▸ **What is expected**
Each line below is to be written out in full, exactly as shown.

>> Start Data

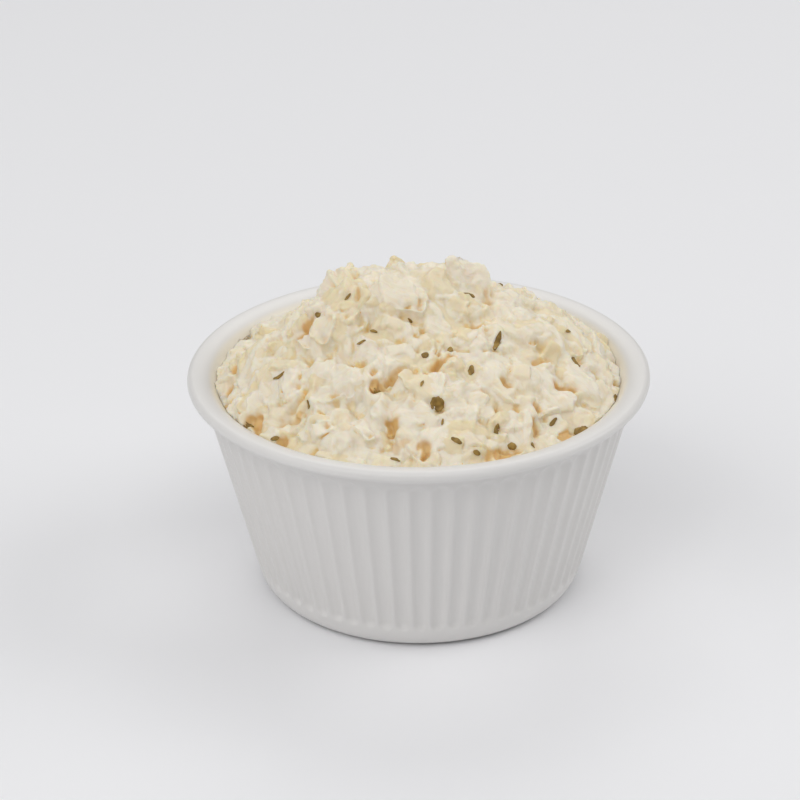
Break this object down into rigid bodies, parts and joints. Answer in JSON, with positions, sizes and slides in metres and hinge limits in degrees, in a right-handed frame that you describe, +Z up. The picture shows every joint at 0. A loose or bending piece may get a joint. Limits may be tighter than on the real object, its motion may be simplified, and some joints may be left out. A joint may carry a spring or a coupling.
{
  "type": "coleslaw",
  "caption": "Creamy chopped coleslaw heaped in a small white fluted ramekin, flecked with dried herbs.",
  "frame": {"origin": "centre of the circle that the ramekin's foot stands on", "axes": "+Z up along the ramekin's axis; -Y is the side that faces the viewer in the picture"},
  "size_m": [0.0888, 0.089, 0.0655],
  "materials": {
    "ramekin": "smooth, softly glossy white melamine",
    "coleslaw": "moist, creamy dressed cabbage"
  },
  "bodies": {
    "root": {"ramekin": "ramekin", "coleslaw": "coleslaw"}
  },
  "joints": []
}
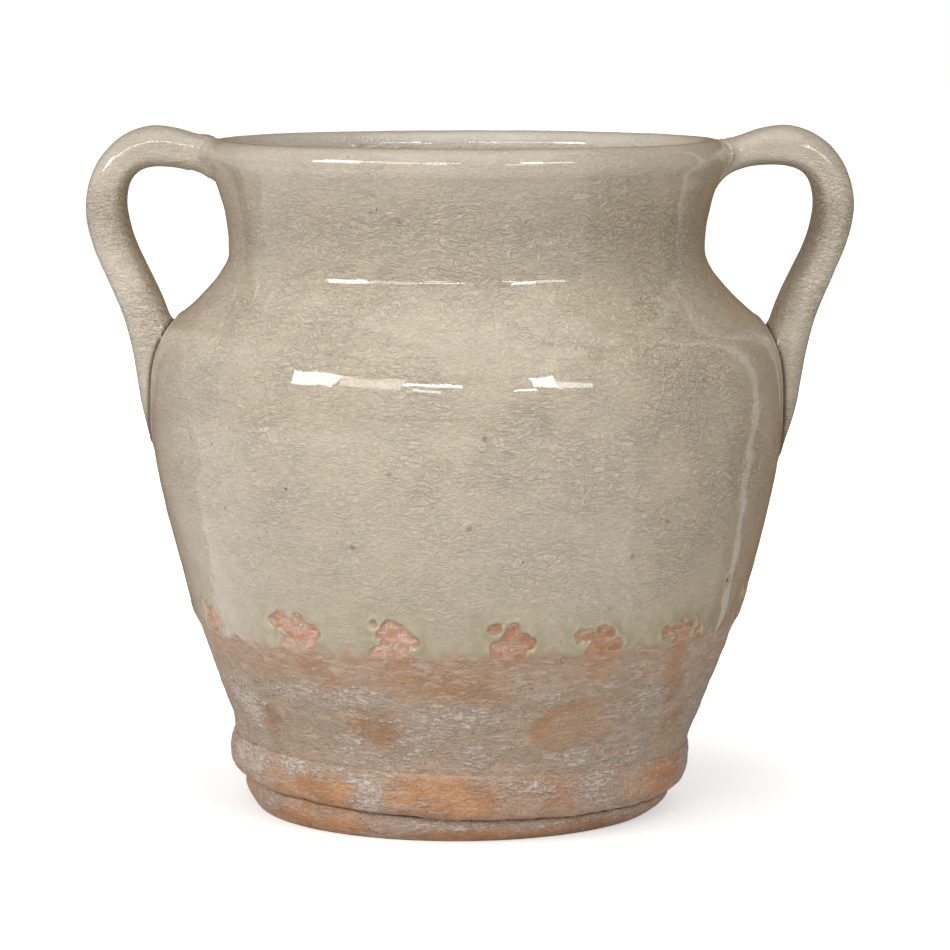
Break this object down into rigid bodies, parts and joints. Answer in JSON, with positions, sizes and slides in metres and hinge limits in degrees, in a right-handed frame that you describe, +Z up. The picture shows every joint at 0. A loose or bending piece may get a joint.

>> End Data

▸ **Task answer**
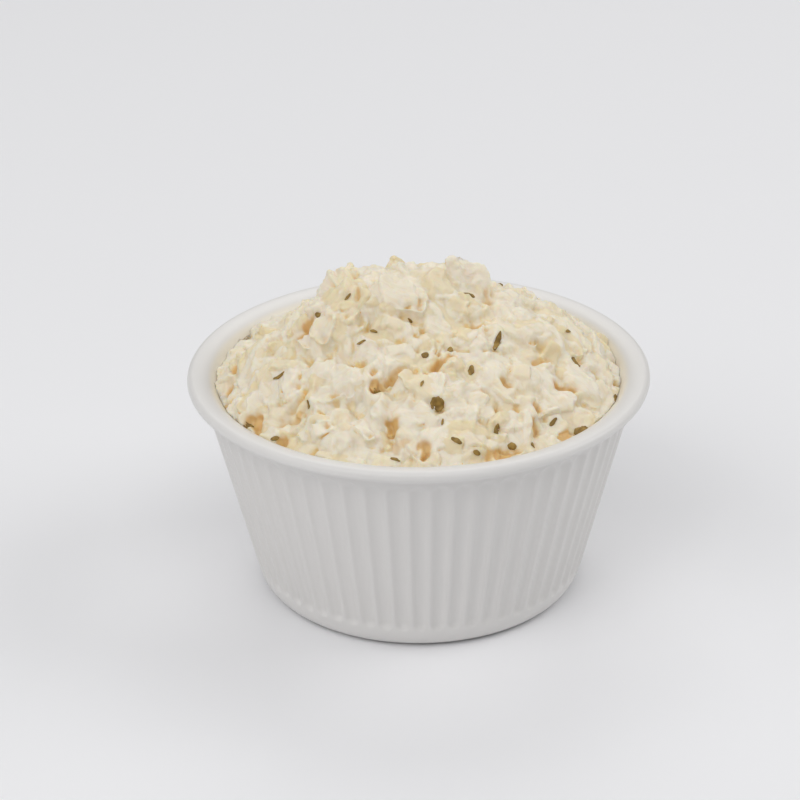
Break this object down into rigid bodies, parts and joints. Answer in JSON, with positions, sizes and slides in metres and hinge limits in degrees, in a right-handed frame that you describe, +Z up. The picture shows every joint at 0. A loose or bending piece may get a joint. Limits may be tighter than on the real object, its motion may be simplified, and some joints may be left out. A joint may carry a spring or a coupling.
{
  "type": "coleslaw",
  "caption": "Creamy chopped coleslaw heaped in a small white fluted ramekin, flecked with dried herbs.",
  "frame": {"origin": "centre of the circle that the ramekin's foot stands on", "axes": "+Z up along the ramekin's axis; -Y is the side that faces the viewer in the picture"},
  "size_m": [0.0888, 0.089, 0.0655],
  "materials": {
    "ramekin": "smooth, softly glossy white melamine",
    "coleslaw": "moist, creamy dressed cabbage"
  },
  "bodies": {
    "root": {"ramekin": "ramekin", "coleslaw": "coleslaw"}
  },
  "joints": []
}
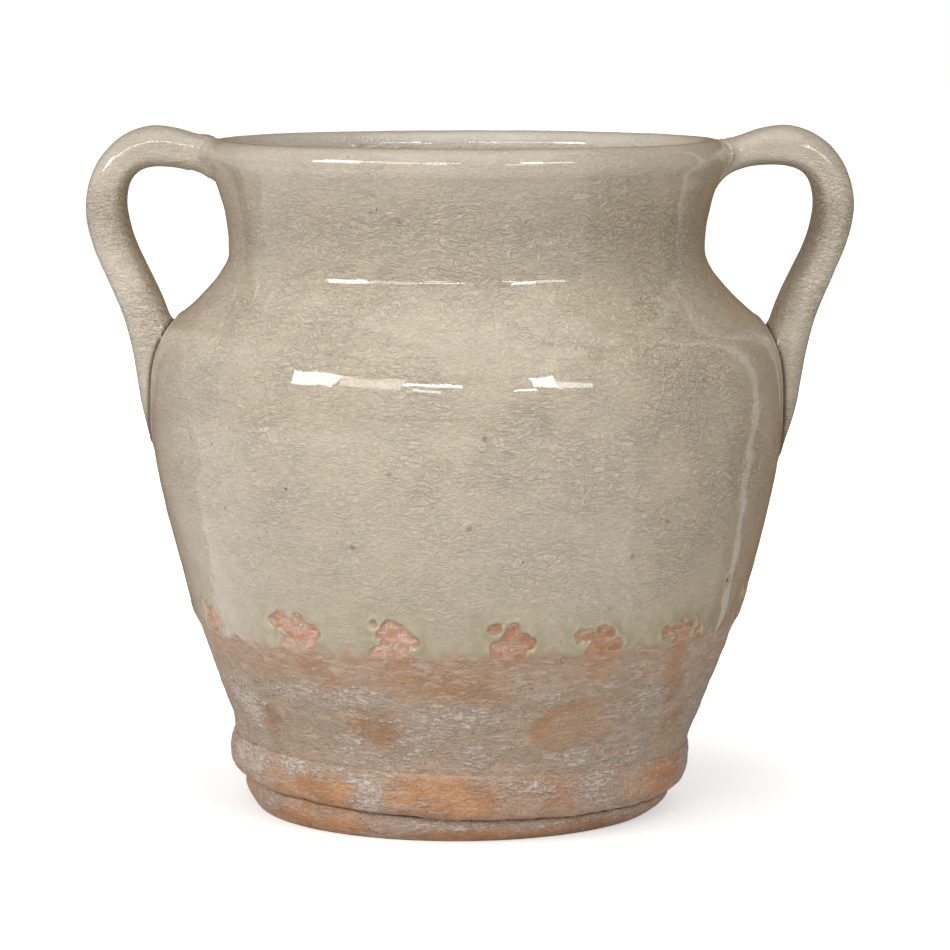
Break this object down into rigid bodies, parts and joints. Answer in JSON, with positions, sizes and slides in metres and hinge limits in degrees, in a right-handed frame that you describe, +Z up. The picture shows every joint at 0. A loose or bending piece may get a joint.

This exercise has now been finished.